There is no evidence the car’s driver had a gun and pointed it at Encarnacion before the officer shot at him, according to the probe.

Encarnacion also failed to turn on his body-worn camera, as required by department rules, according to the probe.

“In this case, Officer Encarnacion discharged his weapon multiple times in the direction of fleeing unarmed individuals who posed no imminent threat to the safety of officers or civilians,” the probe concluded. “Officer Encarnacion’s use of force was not permissible under department polices. Furthermore, this misconduct was of the most egregious nature, that which jeopardized the safety of individuals and may have resulted in physical injury or loss of life.”

In July 2022, former Chicago Police Supt.
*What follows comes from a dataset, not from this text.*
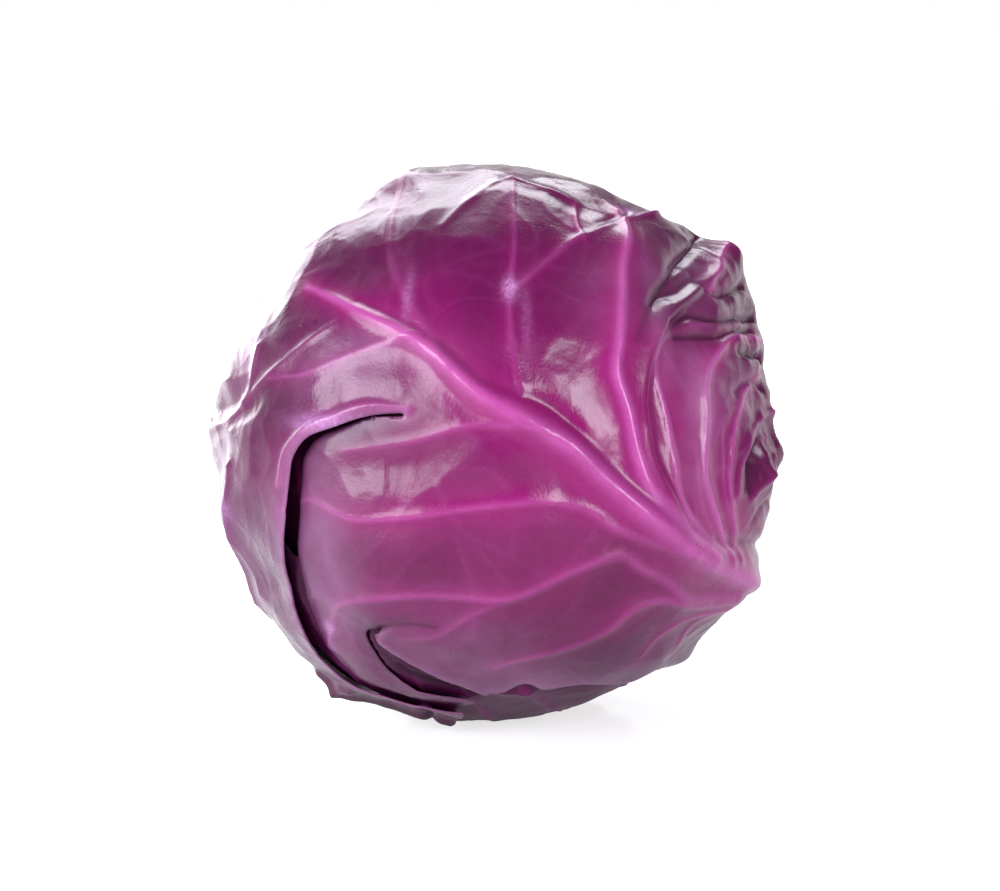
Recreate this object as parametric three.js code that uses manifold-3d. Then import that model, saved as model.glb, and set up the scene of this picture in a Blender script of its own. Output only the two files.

David Brown recommended that Encarnacion be suspended for 20 days for failing to activate his body-worn camera while chasing Alvarez and for failing to notify police dispatchers about the chase, based on the results of a probe conducted by COPA.

Alvarez’s family has sued the city.

Encarnacion should not have been allowed to work as a police officer after Alvarez’s death, said attorney Christopher Smith, who represents Alvarez’s family.

“All of this is coming too late,” Smith said, adding that Encarnacion had been running around Chicago with a badge and a gun “like a cowboy.”

A total breakdown of the system designed to hold officers accountable for misconduct allowed Encarnacion to escape discipline for nearly six years, Smith said, calling for those officers who worked with Encarnacion and supervised him to be investigated and disciplined.

“We never play connect the dots,” Smith said. “We’re just asking for this to happen.”